DATA EXCERPTS:
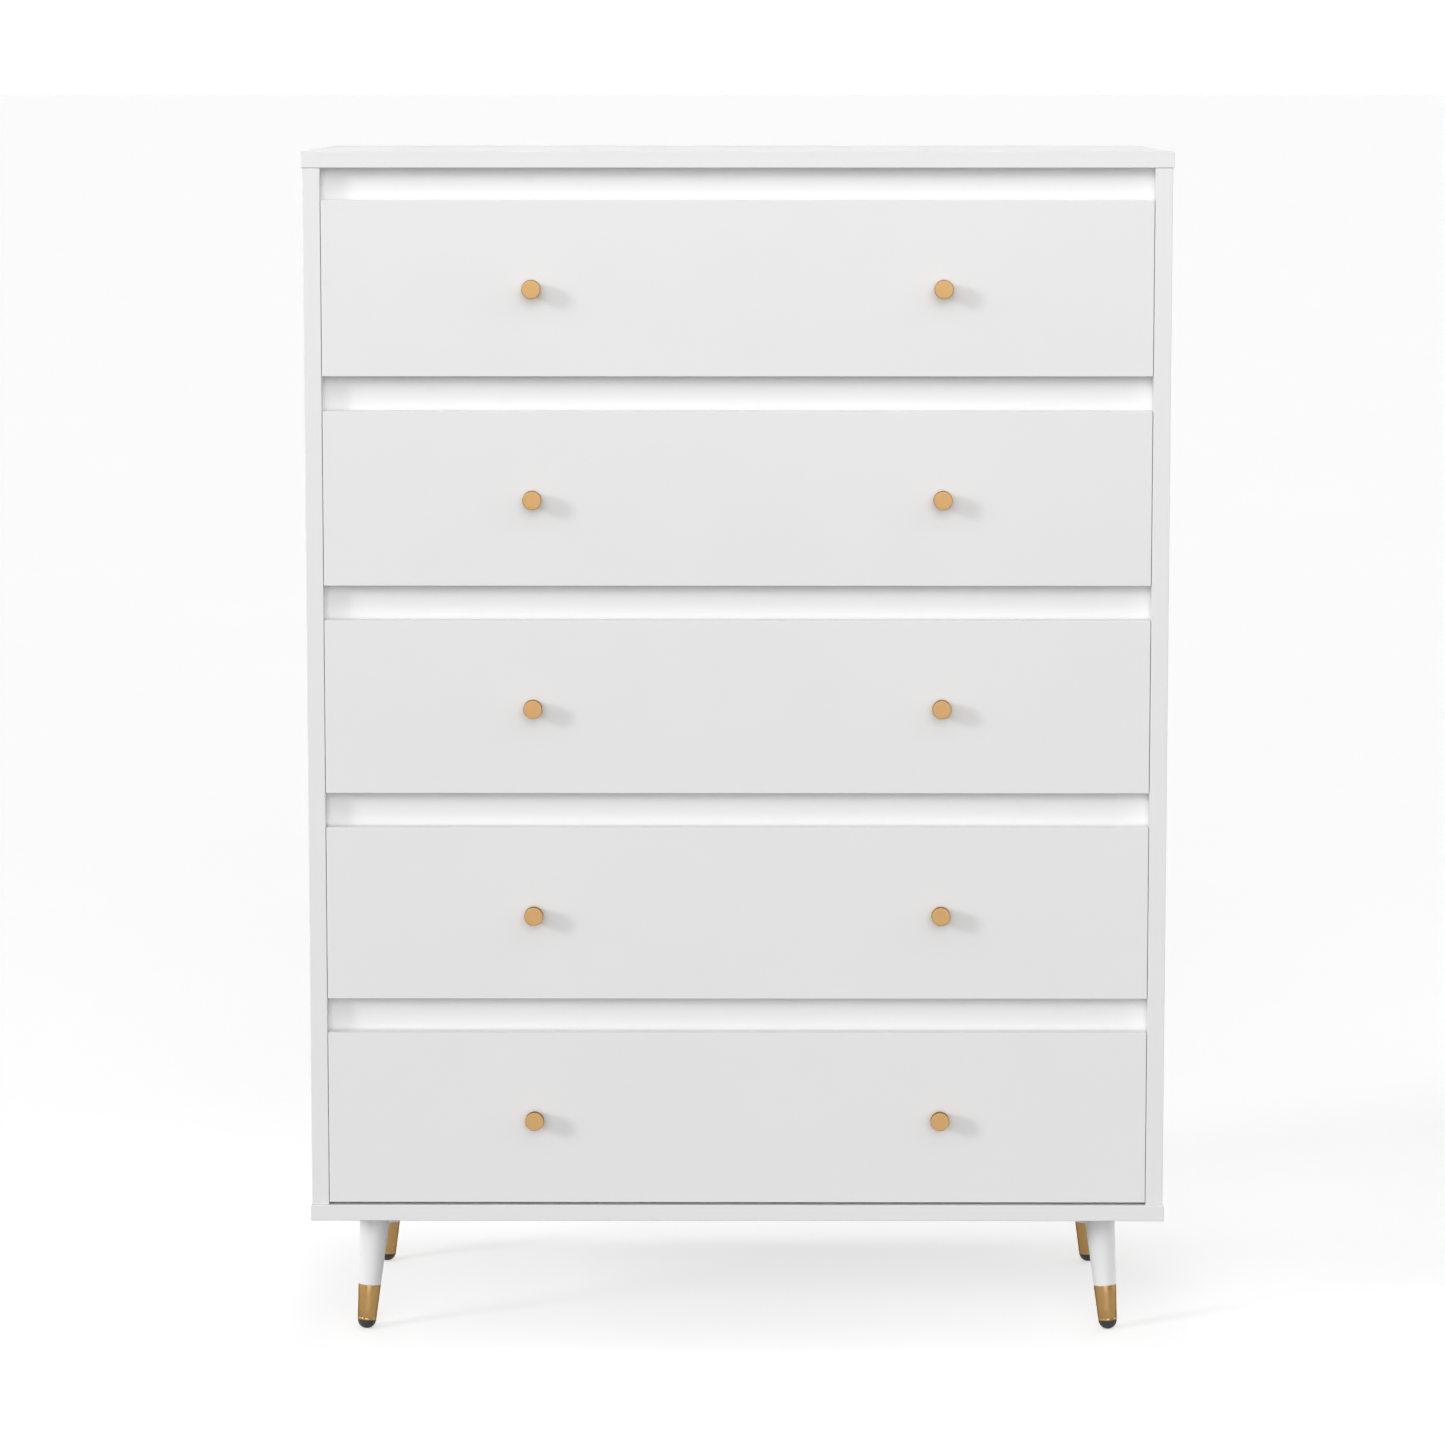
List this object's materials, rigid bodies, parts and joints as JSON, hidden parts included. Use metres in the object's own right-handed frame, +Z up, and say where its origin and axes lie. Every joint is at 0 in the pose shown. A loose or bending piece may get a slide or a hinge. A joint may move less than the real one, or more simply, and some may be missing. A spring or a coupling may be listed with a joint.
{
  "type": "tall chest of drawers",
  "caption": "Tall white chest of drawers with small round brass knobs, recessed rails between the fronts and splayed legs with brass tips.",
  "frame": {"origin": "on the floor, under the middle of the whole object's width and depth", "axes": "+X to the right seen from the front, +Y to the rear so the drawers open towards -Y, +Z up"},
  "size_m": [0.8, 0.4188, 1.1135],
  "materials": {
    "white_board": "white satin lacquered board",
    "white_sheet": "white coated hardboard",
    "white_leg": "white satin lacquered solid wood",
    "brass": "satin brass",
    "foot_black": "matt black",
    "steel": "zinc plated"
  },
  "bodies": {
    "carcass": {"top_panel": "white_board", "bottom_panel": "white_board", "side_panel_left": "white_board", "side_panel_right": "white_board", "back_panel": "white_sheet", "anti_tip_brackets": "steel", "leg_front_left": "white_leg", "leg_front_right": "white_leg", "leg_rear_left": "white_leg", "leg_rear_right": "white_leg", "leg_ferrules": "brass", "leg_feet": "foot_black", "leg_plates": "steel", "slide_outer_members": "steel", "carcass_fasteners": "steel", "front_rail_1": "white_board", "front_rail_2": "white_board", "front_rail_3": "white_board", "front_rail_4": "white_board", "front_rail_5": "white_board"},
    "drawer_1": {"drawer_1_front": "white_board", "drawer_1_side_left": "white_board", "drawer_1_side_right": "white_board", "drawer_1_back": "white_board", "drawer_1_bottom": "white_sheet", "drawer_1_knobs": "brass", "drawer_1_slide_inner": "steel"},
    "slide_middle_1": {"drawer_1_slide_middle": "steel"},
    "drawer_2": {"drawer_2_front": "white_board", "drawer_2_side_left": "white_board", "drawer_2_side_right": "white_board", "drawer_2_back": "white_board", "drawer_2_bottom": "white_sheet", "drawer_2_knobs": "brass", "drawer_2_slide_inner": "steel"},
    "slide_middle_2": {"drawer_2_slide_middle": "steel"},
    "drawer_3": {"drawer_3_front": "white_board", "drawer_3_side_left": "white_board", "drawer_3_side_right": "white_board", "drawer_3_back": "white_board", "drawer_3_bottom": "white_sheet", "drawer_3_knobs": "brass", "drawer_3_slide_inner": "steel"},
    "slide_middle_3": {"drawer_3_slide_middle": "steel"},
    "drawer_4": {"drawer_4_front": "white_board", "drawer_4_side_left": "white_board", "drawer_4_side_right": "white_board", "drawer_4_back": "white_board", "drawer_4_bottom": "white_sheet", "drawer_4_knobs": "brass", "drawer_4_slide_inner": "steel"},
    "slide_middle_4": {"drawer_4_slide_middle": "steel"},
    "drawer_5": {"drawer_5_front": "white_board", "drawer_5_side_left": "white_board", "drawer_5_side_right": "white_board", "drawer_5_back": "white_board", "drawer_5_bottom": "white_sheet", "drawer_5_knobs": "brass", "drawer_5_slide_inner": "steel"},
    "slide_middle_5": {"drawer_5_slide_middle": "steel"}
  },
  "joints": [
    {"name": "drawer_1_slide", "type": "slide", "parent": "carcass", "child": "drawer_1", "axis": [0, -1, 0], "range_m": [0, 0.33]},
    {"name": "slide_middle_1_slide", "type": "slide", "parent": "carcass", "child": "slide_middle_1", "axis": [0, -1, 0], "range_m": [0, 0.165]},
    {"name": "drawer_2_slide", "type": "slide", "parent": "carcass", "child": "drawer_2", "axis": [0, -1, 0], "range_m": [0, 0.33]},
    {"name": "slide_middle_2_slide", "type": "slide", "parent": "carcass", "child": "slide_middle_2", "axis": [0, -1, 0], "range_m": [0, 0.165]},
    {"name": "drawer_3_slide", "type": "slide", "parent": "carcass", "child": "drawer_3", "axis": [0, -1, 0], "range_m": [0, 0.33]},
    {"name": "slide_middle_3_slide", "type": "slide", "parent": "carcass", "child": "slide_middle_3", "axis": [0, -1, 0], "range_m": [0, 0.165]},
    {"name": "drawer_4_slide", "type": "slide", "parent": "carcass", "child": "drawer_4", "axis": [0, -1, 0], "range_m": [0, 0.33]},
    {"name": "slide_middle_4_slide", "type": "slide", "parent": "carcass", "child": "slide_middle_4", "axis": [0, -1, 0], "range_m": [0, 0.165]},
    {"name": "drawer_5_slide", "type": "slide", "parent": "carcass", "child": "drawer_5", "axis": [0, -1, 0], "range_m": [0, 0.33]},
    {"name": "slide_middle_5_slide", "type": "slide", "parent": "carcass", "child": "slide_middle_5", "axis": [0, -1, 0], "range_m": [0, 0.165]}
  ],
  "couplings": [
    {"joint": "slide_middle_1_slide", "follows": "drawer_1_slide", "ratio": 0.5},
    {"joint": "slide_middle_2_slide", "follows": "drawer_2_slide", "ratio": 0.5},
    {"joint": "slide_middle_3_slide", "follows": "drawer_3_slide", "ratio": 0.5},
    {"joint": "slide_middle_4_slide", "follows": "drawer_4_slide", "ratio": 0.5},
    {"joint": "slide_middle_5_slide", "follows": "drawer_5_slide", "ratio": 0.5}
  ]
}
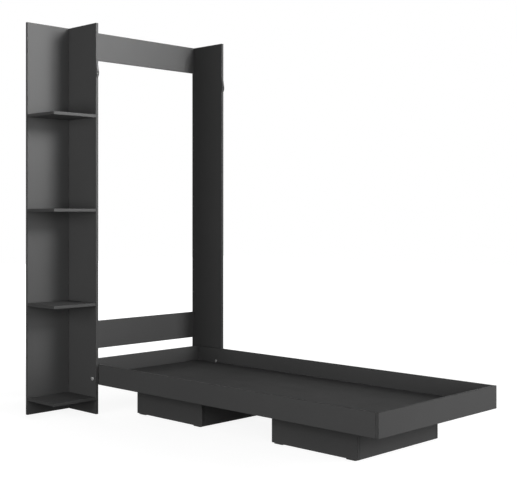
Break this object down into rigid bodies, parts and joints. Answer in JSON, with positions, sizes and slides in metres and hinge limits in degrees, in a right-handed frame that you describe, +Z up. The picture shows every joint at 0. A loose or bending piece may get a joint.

EXERCISE BRIEF:
Nothing in the data may differ; print all of it exactly as written.

TASK OUTPUT:
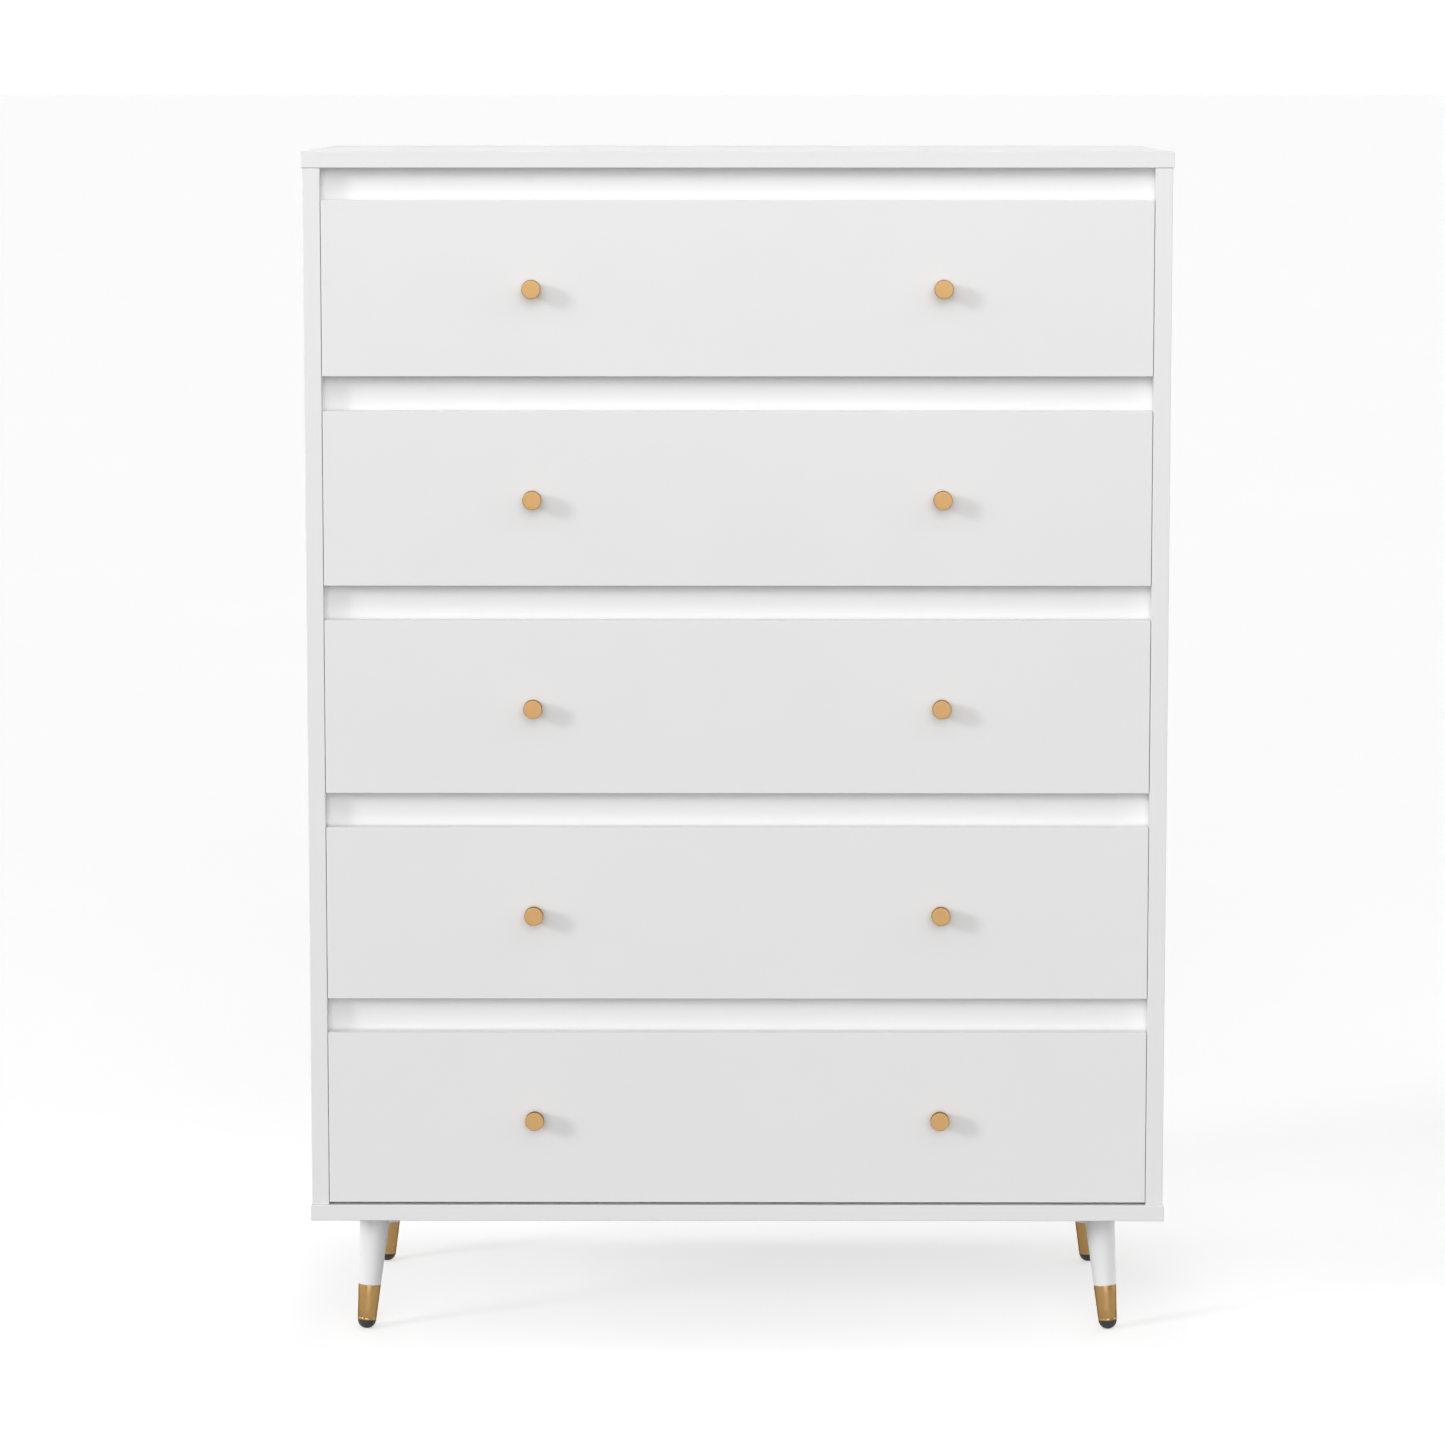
List this object's materials, rigid bodies, parts and joints as JSON, hidden parts included. Use metres in the object's own right-handed frame, +Z up, and say where its origin and axes lie. Every joint is at 0 in the pose shown. A loose or bending piece may get a slide or a hinge. A joint may move less than the real one, or more simply, and some may be missing. A spring or a coupling may be listed with a joint.
{
  "type": "tall chest of drawers",
  "caption": "Tall white chest of drawers with small round brass knobs, recessed rails between the fronts and splayed legs with brass tips.",
  "frame": {"origin": "on the floor, under the middle of the whole object's width and depth", "axes": "+X to the right seen from the front, +Y to the rear so the drawers open towards -Y, +Z up"},
  "size_m": [0.8, 0.4188, 1.1135],
  "materials": {
    "white_board": "white satin lacquered board",
    "white_sheet": "white coated hardboard",
    "white_leg": "white satin lacquered solid wood",
    "brass": "satin brass",
    "foot_black": "matt black",
    "steel": "zinc plated"
  },
  "bodies": {
    "carcass": {"top_panel": "white_board", "bottom_panel": "white_board", "side_panel_left": "white_board", "side_panel_right": "white_board", "back_panel": "white_sheet", "anti_tip_brackets": "steel", "leg_front_left": "white_leg", "leg_front_right": "white_leg", "leg_rear_left": "white_leg", "leg_rear_right": "white_leg", "leg_ferrules": "brass", "leg_feet": "foot_black", "leg_plates": "steel", "slide_outer_members": "steel", "carcass_fasteners": "steel", "front_rail_1": "white_board", "front_rail_2": "white_board", "front_rail_3": "white_board", "front_rail_4": "white_board", "front_rail_5": "white_board"},
    "drawer_1": {"drawer_1_front": "white_board", "drawer_1_side_left": "white_board", "drawer_1_side_right": "white_board", "drawer_1_back": "white_board", "drawer_1_bottom": "white_sheet", "drawer_1_knobs": "brass", "drawer_1_slide_inner": "steel"},
    "slide_middle_1": {"drawer_1_slide_middle": "steel"},
    "drawer_2": {"drawer_2_front": "white_board", "drawer_2_side_left": "white_board", "drawer_2_side_right": "white_board", "drawer_2_back": "white_board", "drawer_2_bottom": "white_sheet", "drawer_2_knobs": "brass", "drawer_2_slide_inner": "steel"},
    "slide_middle_2": {"drawer_2_slide_middle": "steel"},
    "drawer_3": {"drawer_3_front": "white_board", "drawer_3_side_left": "white_board", "drawer_3_side_right": "white_board", "drawer_3_back": "white_board", "drawer_3_bottom": "white_sheet", "drawer_3_knobs": "brass", "drawer_3_slide_inner": "steel"},
    "slide_middle_3": {"drawer_3_slide_middle": "steel"},
    "drawer_4": {"drawer_4_front": "white_board", "drawer_4_side_left": "white_board", "drawer_4_side_right": "white_board", "drawer_4_back": "white_board", "drawer_4_bottom": "white_sheet", "drawer_4_knobs": "brass", "drawer_4_slide_inner": "steel"},
    "slide_middle_4": {"drawer_4_slide_middle": "steel"},
    "drawer_5": {"drawer_5_front": "white_board", "drawer_5_side_left": "white_board", "drawer_5_side_right": "white_board", "drawer_5_back": "white_board", "drawer_5_bottom": "white_sheet", "drawer_5_knobs": "brass", "drawer_5_slide_inner": "steel"},
    "slide_middle_5": {"drawer_5_slide_middle": "steel"}
  },
  "joints": [
    {"name": "drawer_1_slide", "type": "slide", "parent": "carcass", "child": "drawer_1", "axis": [0, -1, 0], "range_m": [0, 0.33]},
    {"name": "slide_middle_1_slide", "type": "slide", "parent": "carcass", "child": "slide_middle_1", "axis": [0, -1, 0], "range_m": [0, 0.165]},
    {"name": "drawer_2_slide", "type": "slide", "parent": "carcass", "child": "drawer_2", "axis": [0, -1, 0], "range_m": [0, 0.33]},
    {"name": "slide_middle_2_slide", "type": "slide", "parent": "carcass", "child": "slide_middle_2", "axis": [0, -1, 0], "range_m": [0, 0.165]},
    {"name": "drawer_3_slide", "type": "slide", "parent": "carcass", "child": "drawer_3", "axis": [0, -1, 0], "range_m": [0, 0.33]},
    {"name": "slide_middle_3_slide", "type": "slide", "parent": "carcass", "child": "slide_middle_3", "axis": [0, -1, 0], "range_m": [0, 0.165]},
    {"name": "drawer_4_slide", "type": "slide", "parent": "carcass", "child": "drawer_4", "axis": [0, -1, 0], "range_m": [0, 0.33]},
    {"name": "slide_middle_4_slide", "type": "slide", "parent": "carcass", "child": "slide_middle_4", "axis": [0, -1, 0], "range_m": [0, 0.165]},
    {"name": "drawer_5_slide", "type": "slide", "parent": "carcass", "child": "drawer_5", "axis": [0, -1, 0], "range_m": [0, 0.33]},
    {"name": "slide_middle_5_slide", "type": "slide", "parent": "carcass", "child": "slide_middle_5", "axis": [0, -1, 0], "range_m": [0, 0.165]}
  ],
  "couplings": [
    {"joint": "slide_middle_1_slide", "follows": "drawer_1_slide", "ratio": 0.5},
    {"joint": "slide_middle_2_slide", "follows": "drawer_2_slide", "ratio": 0.5},
    {"joint": "slide_middle_3_slide", "follows": "drawer_3_slide", "ratio": 0.5},
    {"joint": "slide_middle_4_slide", "follows": "drawer_4_slide", "ratio": 0.5},
    {"joint": "slide_middle_5_slide", "follows": "drawer_5_slide", "ratio": 0.5}
  ]
}
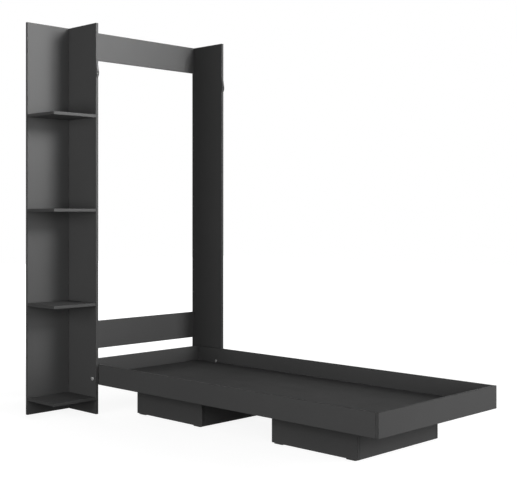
Break this object down into rigid bodies, parts and joints. Answer in JSON, with positions, sizes and slides in metres and hinge limits in degrees, in a right-handed frame that you describe, +Z up. The picture shows every joint at 0. A loose or bending piece may get a joint.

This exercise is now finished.